そこでの統一表記(雑誌や書籍などでは、漢字にするか、漢字ならどの字を使うか、ひらがなにするか、カタカナにするか、固有名詞や特例を除き、全体を通して同じものを使います)は、

 

“惣菜”

 

なのですが、

 

“総菜”

 

って書いちゃった!

 

デパ地下などでは“惣菜”の方をよく見かけますし、私自身も字面だけ眺めると

“総菜”よりも“惣菜”の方がおいしそうに思えます。

 

 

じゃあ、なんでうっかりしちゃったか、というと、先に書いたように、企画によって使う文字を決め、それは企画によって変わってくるのですが、ベースになるものがあり、それは『記者ハンドブック 新聞用字用語集』(共同通信社)だったり、『朝日新聞の用語の手引』(朝日新聞社)だったり。

そう、新聞社系のものが参考にすることが多いのです。

朝日新聞の用語の手引き

朝日新聞の用語の手引き

 

 

で、これらは何をベースにしているかというと、漢字の場合は、常用漢字(学校で教わる漢字)。

これを制定しているのは、国語審議会で、これに新聞社など主要メディアが倣い、ほかのマスメディアが追随するというパターンになっています(もちろん、これを参考にしつつ、メディアや媒体によって、そこ独自のしっかりと統一表記を設けているところもあります)。

 

“惣菜”の“惣”は常用漢字じゃないんです。

第二次世界大戦後、漢字は国語審議会によって大きく整理され、1956年、“惣”は同じ音をもつほかの漢字に当てはめることになり、そのとき選ばれた漢字が“総”。
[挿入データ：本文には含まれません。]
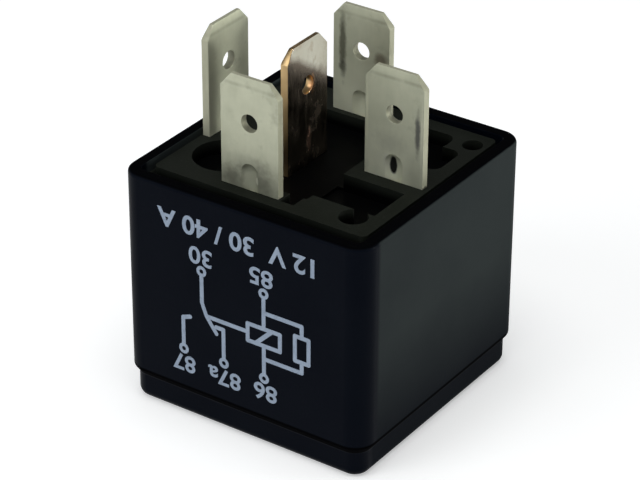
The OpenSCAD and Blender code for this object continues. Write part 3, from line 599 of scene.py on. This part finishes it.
def resistorCoat():
    # lacquered body with its painted value bands across Y
    look = resistorLook
    half = look["bandWidth"] / 2
    material, tree, target = newMaterial("resistorCoat", {"Coat Weight": look["lacquer"],
                                                          "Coat Roughness": look["lacquerRough"]})
    moulded = useGroup(tree, grain, look["grain"])
    along = axes(tree, placeInMm(tree))["Y"]
    body = mixColour(tree, moulded["Cloud"], look["coat"], look["shaded"])
    for place, paint in look["bands"]:
        away = calc(tree, "ABSOLUTE", calc(tree, "SUBTRACT", along, place))
        body = mixColour(tree, spread(tree, away, half, half - look["bandSoft"]), body, paint)
    tree.links.new(body, target["Base Color"])
    tree.links.new(between(tree, moulded["Cloud"], *look["rough"]), target["Roughness"])
    raiseBump(tree, target, moulded["Height"], look["grainHeight"])
    return material


inkLook = {
    "body": colour(0.345, 0.415, 0.52), "shaded": colour(0.295, 0.36, 0.46), "specular": 0.3,
    "thin": colour(0.17, 0.215, 0.29), "thinMix": 0.35, "patches": {"Scale": 1.6, "Cover": 0.5},
    "grain": {"Scale": 5.0, "Cloud scale": 0.6}, "grainHeight": 0.00001,
    "roughBy": (0.3, 0.7, 0.5, 0.62),  # from grain height to roughness
}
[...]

だから新聞社系は軒並み、“惣菜”ではなく、“総菜”表記をするのです。

 

 

私が駆け出しのころ、レストランガイドとか手みやげグルメといった書籍を作っているときに、当初どっちを使っていいのか混乱し、幾度も確認を繰り返し、“総”が使われる理由を調べてやっと納得して、そのときの表記が“総菜”。
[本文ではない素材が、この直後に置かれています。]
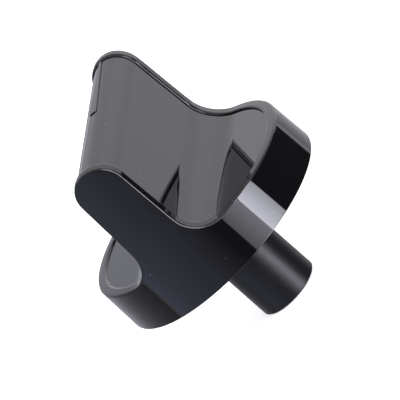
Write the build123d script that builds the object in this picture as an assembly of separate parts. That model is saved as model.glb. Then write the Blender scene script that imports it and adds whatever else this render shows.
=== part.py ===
from build123d import *
from math import cos, radians, sin, tan
import os

# Cooker control knob: a hollow gloss moulding on a long satin shank, with a spring that grips a D spindle.
# The frame stands on the mouth of the shank. The origin is the centre of the shank's open end,
# +Z runs along the spindle axis towards the grip, and the grip bar lies along X with its pointer at +X.

# Outside of the moulding
skirt_radius = 25.0          # at the back rim
side_draft = 1.6             # degrees, the round side narrows towards the front
skirt_height = 10.5          # back rim to the top of the skirt, where its slope meets the axis
skirt_fall = 1.5             # degrees, the skirt's top falls away from the bar
grip_height = 35.4           # back rim to the top of the grip bar
crest_radius = 5.45          # the bar's rounded top
grip_draft = 2.0             # degrees on each flank of the bar
foot_radius = 6.6            # flank into skirt
rim_width = 2.4              # raised border that follows the whole outer edge
rim_height = 0.4             # border above the panel inside it
border_fall = 0.12           # the border's top slopes down by this much towards its outer edge
border_run = 1.6             # width of that slope
outer_round = 0.5            # outer edge of the border
inner_bevel = 0.34           # slope from the border's top down to the panel
inner_round = 0.45           # where that slope meets the border's top
back_round = 0.2             # back edge of the skirt

# Pointer: a low tapered rib along the crest, from the border to the knob's centre
pointer_inner_x = 0.9
pointer_inner_half_width = 0.95
pointer_outer_half_width = 0.35
pointer_height = 0.2
pointer_corner = 0.5
pointer_overlap = 0.2        # how far the rib runs into the border

# Inside of the moulding
wall = 2.2
side_wall = 2.4
boss_radius = 10.0
boss_low = 2.6               # height of the boss's end above the back rim
boss_top = 11.0              # where the boss runs into the top of the skirt
rib_count = 8
rib_thickness = 1.3
rib_low = 3.2                # above the back rim, like boss_low and bar_rib_low
bar_rib_thickness = 1.2
bar_rib_places = (7.0, 12.6, 18.2)
bar_rib_low = 8.5

# Shank
shank_radius = 6.75
shank_reach = 18.75          # open end to the back rim
shank_chamfer = 0.4
spigot_radius = 7.6
spigot_top = 9.6             # above the back rim
flange_radius = 9.4          # seats against the end of the boss
flange_low = 0.9
key_count = 4
key_width = 2.2
key_height = 0.9
key_gap = 0.06               # clearance round each key in its slot

# Socket for the spindle: a round lead-in, then a D
lead_in_radius = 4.05
lead_in_depth = 6.5
lead_in_chamfer = 0.5
socket_radius = 3.05
socket_flat = 1.65           # axis to the flat of the D
socket_depth = 24.5          # open end to the blind end

# Spring in the flat of the D
pocket_width = 3.8
pocket_depth = 3.35          # axis to the pocket's back
pocket_top = 21.5
spring_width = 3.4
spring_thickness = 0.4
spring_bow = 1.2             # axis to the leaf's nearest point
spring_bend = 0.4            # radius at the middle of the strip
spring_fold = 0.95           # spacing of the two legs at the fold
spring_low_gap = 0.3         # leaf's low end to the pocket's low end
spring_top_gap = 0.6         # fold to the pocket's top
spring_toe = 0.6             # the bowed leg ends this much short of the flat one

back_z = shank_reach
panel_inset = rim_height
cavity_inset = rim_height + wall

spare = 1.0                  # how far a tool solid runs past what it cuts or joins
edge_match = 0.02            # how close an edge lies to the surface that it is looked for on
upright = (Align.CENTER, Align.CENTER, Align.MIN)


def saddle_block(inset: float) -> Part:
    """Bar and skirt as one section drawn across the bar and run along it, inset on every side."""
    draft = radians(grip_draft)
    fall = radians(skirt_fall)
    crest_r = crest_radius - inset
    foot_r = foot_radius + inset
    crest_z = back_z + grip_height - crest_radius
    floor_z = back_z + skirt_height - inset
    reach = skirt_radius + spare
    flank_top = (crest_r * cos(draft), crest_z + crest_r * sin(draft))
    # The foot's centre is one radius off the flank's line and one radius off the sloping floor
    flank_offset = crest_r + crest_z * sin(draft) + foot_r
    floor_offset = floor_z * cos(fall) + foot_r
    turn = cos(draft) * cos(fall) - sin(draft) * sin(fall)
    foot_y = (flank_offset * cos(fall) - floor_offset * sin(draft)) / turn
    foot_z = (floor_offset * cos(draft) - flank_offset * sin(fall)) / turn

    def on_foot(degrees: float) -> tuple:
        return (foot_y + foot_r * cos(radians(degrees)), foot_z + foot_r * sin(radians(degrees)))

    foot_top = on_foot(180 + grip_draft)
    foot_middle = on_foot((180 + grip_draft + 270 - skirt_fall) / 2)
    foot_low = on_foot(270 - skirt_fall)
    edge_top = (reach, floor_z - reach * tan(fall))
    edge_low = (reach, back_z)

    def flipped(point: tuple) -> tuple:
        return (-point[0], point[1])

    with BuildSketch(Plane.YZ) as section:
        with BuildLine():
            ThreePointArc(flipped(flank_top), (0, crest_z + crest_r), flank_top)
            Line(flank_top, foot_top)
            ThreePointArc(foot_top, foot_middle, foot_low)
            Polyline(foot_low, edge_top, edge_low)
            Line(edge_low, flipped(edge_low))
            Polyline(flipped(edge_low), flipped(edge_top), flipped(foot_low))
            ThreePointArc(flipped(foot_low), flipped(foot_middle), flipped(foot_top))
            Line(flipped(foot_top), flipped(flank_top))
        make_face()
    return extrude(section.sketch, amount=reach, both=True)


def drafted_disc(low: float, high: float, inset: float) -> Part:
    """Round column inside the knob's side, narrowing with the side's draft."""
    slope = tan(radians(side_draft))
    low_radius = skirt_radius - inset - (low - back_z) * slope
    high_radius = skirt_radius - inset - (high - back_z) * slope
    return Pos(0, 0, low) * Cone(low_radius, high_radius, high - low, align=upright)


def round_column(low: float, high: float, radius: float) -> Part:
    """Plain round column on the spindle axis."""
    return Pos(0, 0, low) * Cylinder(radius, high - low, align=upright)


def loops_on_side(solid: Part, inset: float) -> ShapeList:
    """The edges that lie on the drafted column of the given inset, without its seam and its back circle."""
    slope = tan(radians(side_draft))

    def off_column(point: Vector) -> float:
        return abs(Vector(point.X, point.Y, 0).length - (skirt_radius - inset - (point.Z - back_z) * slope))

    found = []
    for edge in solid.edges():
        points = [edge.position_at(place) for place in (0.0, 0.31, 0.67, 1.0)]
        on_column = max(off_column(point) for point in points) < edge_match
        on_back = all(point.Z < back_z + edge_match for point in points)
        if on_column and edge.geom_type != GeomType.LINE and not on_back:
            found.append(edge)
    return ShapeList(found)


def knob_outside() -> Part:
    """Solid outer form: skirt, bar, raised border round the panel, and the pointer rib."""
    top = back_z + grip_height
    panel = saddle_block(panel_inset)
    body = drafted_disc(back_z, top + spare, 0) & saddle_block(0)
    side = body.faces().filter_by(GeomType.CONE).sort_by(SortBy.AREA)[-1]
    body = body.chamfer(border_fall, border_run, loops_on_side(body, 0), side)
    body = fillet(loops_on_side(body, 0), outer_round)
    body = fillet(body.edges().group_by(Axis.Z)[0], back_round)
    body = body - (drafted_disc(back_z - spare, top + spare, rim_width) - panel)
    border = loops_on_side(body, rim_width)
    raised = [edge for edge in border if panel.distance_to(edge @ 0.5) > rim_height / 2]
    squared = body
    body = chamfer(raised, inner_bevel)
    bevelled = new_edges(squared, combined=body)
    crests = [edge for edge in bevelled if panel.distance_to(edge @ 0.5) > rim_height - edge_match]
    body = fillet(crests, inner_round)
    return body + pointer_rib()


def pointer_rib() -> Part:
    """Low rib on the crest, wide at the knob's centre and narrow where it meets the border."""
    outer_x = skirt_radius - rim_width - grip_height * tan(radians(side_draft)) + pointer_overlap
    outline = [
        (pointer_inner_x, -pointer_inner_half_width),
        (outer_x, -pointer_outer_half_width),
        (outer_x, pointer_outer_half_width),
        (pointer_inner_x, pointer_inner_half_width),
    ]
    with BuildSketch(Plane.XY.offset(back_z + grip_height - crest_radius)) as plan:
        with BuildLine():
            Polyline(*outline, close=True)
        make_face()
        inner_corners = plan.vertices().group_by(Axis.X)[0]
        fillet(inner_corners, pointer_corner)
    column = extrude(plan.sketch, amount=crest_radius + spare)
    return column & saddle_block(panel_inset - pointer_height)


def knob_cavity() -> Part:
    """Hollow of the moulding, open at the back."""
    return drafted_disc(back_z, back_z + grip_height, side_wall) & saddle_block(cavity_inset)


def stiffening_ribs() -> Part:
    """Ribs from the boss to the skirt, and short cross ribs inside the bar."""
    ribs = []
    span = skirt_radius - boss_radius + spare
    for number in range(rib_count):
        angle = (number + 0.5) * 360 / rib_count
        rib = Box(span, rib_thickness, grip_height, align=(Align.MIN, Align.CENTER, Align.MIN))
        ribs.append(Rot(0, 0, angle) * (Pos(boss_radius - spare, 0, back_z + rib_low) * rib))
    for place in bar_rib_places:
        low = bar_rib_low if place > boss_radius else boss_top - spare / 2
        for side in (-1, 1):
            rib = Box(bar_rib_thickness, 2 * skirt_radius, grip_height, align=upright)
            ribs.append(Pos(side * place, 0, back_z + low) * rib)
    return Part() + ribs


def shank_keys(grow: float) -> Part:
    """Keys that stop the shank turning in the boss; grow gives the slots their clearance."""
    length = spare + key_height + grow
    width = key_width + 2 * grow
    height = spigot_top - boss_low + grow
    keys = []
    for number in range(key_count):
        angle = (number + 0.5) * 360 / key_count
        key = Box(length, width, height, align=(Align.MIN, Align.CENTER, Align.MIN))
        keys.append(Rot(0, 0, angle) * (Pos(spigot_radius - spare, 0, back_z + boss_low) * key))
    return Part() + keys


def knob_shell() -> Part:
    """The gloss moulding."""
    boss = round_column(back_z + boss_low, back_z + boss_top, boss_radius)
    hollow = knob_cavity() - boss - stiffening_ribs()
    boss_bore = round_column(back_z + boss_low - spare, back_z + spigot_top, spigot_radius)
    return knob_outside() - hollow - boss_bore - shank_keys(key_gap)


def d_socket(low: float, high: float, radius: float, flat: float) -> Part:
    """Round hole with one flat at +Y."""
    beyond_flat = Box(2 * radius, radius, high - low, align=(Align.CENTER, Align.MIN, Align.MIN))
    return round_column(low, high, radius) - Pos(0, flat, low) * beyond_flat


def shank_hub() -> Part:
    """The satin moulding: shank, flange, keyed spigot and the spindle socket."""
    shank = round_column(0, back_z + boss_low, shank_radius)
    shank = chamfer(shank.edges().group_by(Axis.Z)[0], shank_chamfer)
    flange = round_column(back_z + flange_low, back_z + boss_low, flange_radius)
    spigot = round_column(back_z + boss_low, back_z + spigot_top, spigot_radius)
    hub = shank + flange + spigot + shank_keys(0)
    mouth = Cone(lead_in_radius + lead_in_chamfer, lead_in_radius, lead_in_chamfer, align=upright)
    lead_in = round_column(0, lead_in_depth, lead_in_radius)
    socket = d_socket(lead_in_depth, socket_depth, socket_radius, socket_flat)
    pocket_height = pocket_top - lead_in_depth
    pocket = Box(pocket_width, pocket_depth, pocket_height, align=(Align.CENTER, Align.MIN, Align.MIN))
    return hub - mouth - lead_in - socket - Pos(0, 0, lead_in_depth) * pocket


def spindle_spring() -> Part:
    """Hairpin leaf: one leg flat in the pocket, the other bowed towards the spindle's flat."""
    back = pocket_depth - spring_thickness / 2
    low = lead_in_depth + spring_low_gap
    high = pocket_top - spring_top_gap
    middle = (low + high) / 2
    fold = back - spring_fold
    nearest = spring_bow + spring_thickness / 2
    with BuildSketch(Plane.YZ) as leaf:
        with BuildLine():
            FilletPolyline(
                (back, low),
                (back, high),
                (fold, high),
                (nearest, middle),
                (fold, low + spring_toe),
                radius=spring_bend,
            )
        trace(line_width=spring_thickness)
    return extrude(leaf.sketch, amount=spring_width / 2, both=True)


os.makedirs("parts", exist_ok=True)

pieces = {
    "knob_shell": (knob_shell, Color(0.03, 0.03, 0.035)),
    "shank_hub": (shank_hub, Color(0.08, 0.08, 0.08)),
    "spindle_spring": (spindle_spring, Color(0.6, 0.6, 0.62)),
}

for node, (build, colour) in pieces.items():
    piece = build()
    piece.label = node
    piece.color = colour
    export_step(piece, f"parts/{node}.step")
    print(node, "solids", len(piece.solids()), "volume", round(piece.volume, 1), "valid", piece.is_valid)
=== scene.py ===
# A cooker control knob on a pale studio floor: gloss moulding, satin shank and the spring in its socket.

import logging
import math
from dataclasses import dataclass, field
from enum import Enum

import bmesh
import bpy
from mathutils import Matrix, Vector


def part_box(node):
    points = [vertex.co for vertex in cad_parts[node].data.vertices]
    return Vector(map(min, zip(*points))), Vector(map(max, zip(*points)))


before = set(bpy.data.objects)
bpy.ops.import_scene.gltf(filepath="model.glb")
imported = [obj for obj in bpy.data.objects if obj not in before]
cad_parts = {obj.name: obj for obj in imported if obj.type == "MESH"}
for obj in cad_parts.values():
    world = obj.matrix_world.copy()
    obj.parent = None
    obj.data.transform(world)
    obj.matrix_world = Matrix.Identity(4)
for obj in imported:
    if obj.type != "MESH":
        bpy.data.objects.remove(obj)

log = logging.getLogger("control_knob")
MM = 0.001
FULL_TURN = 360.0
WHITE = (1.0, 1.0, 1.0, 1.0)

Number = "Value | float"


class Unit(Enum):
    """Lengths that a finish repeats at, in metres."""

    GRAIN = 0.00012
    PEEL = 0.004
    HAZE = 0.014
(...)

すっかり“総菜”というのが頭に叩き込まれてしまったのです。

なので、媒体次第で “総菜”と書くと頭ではわかっていても、ついつい“惣菜”と綴ってしまう、という。。。

 

 

こういうのたくさんあります。

どういう字をあてるか、会社によって違うし、製作物によって違うし、ときに同じ雑誌でも特集によって変わることもある。

何を使えば内容にもっともふさわしいか、でもそればかりを重要視すると全体の表記がバラバラになる、常につきまとう悩ましい問題です。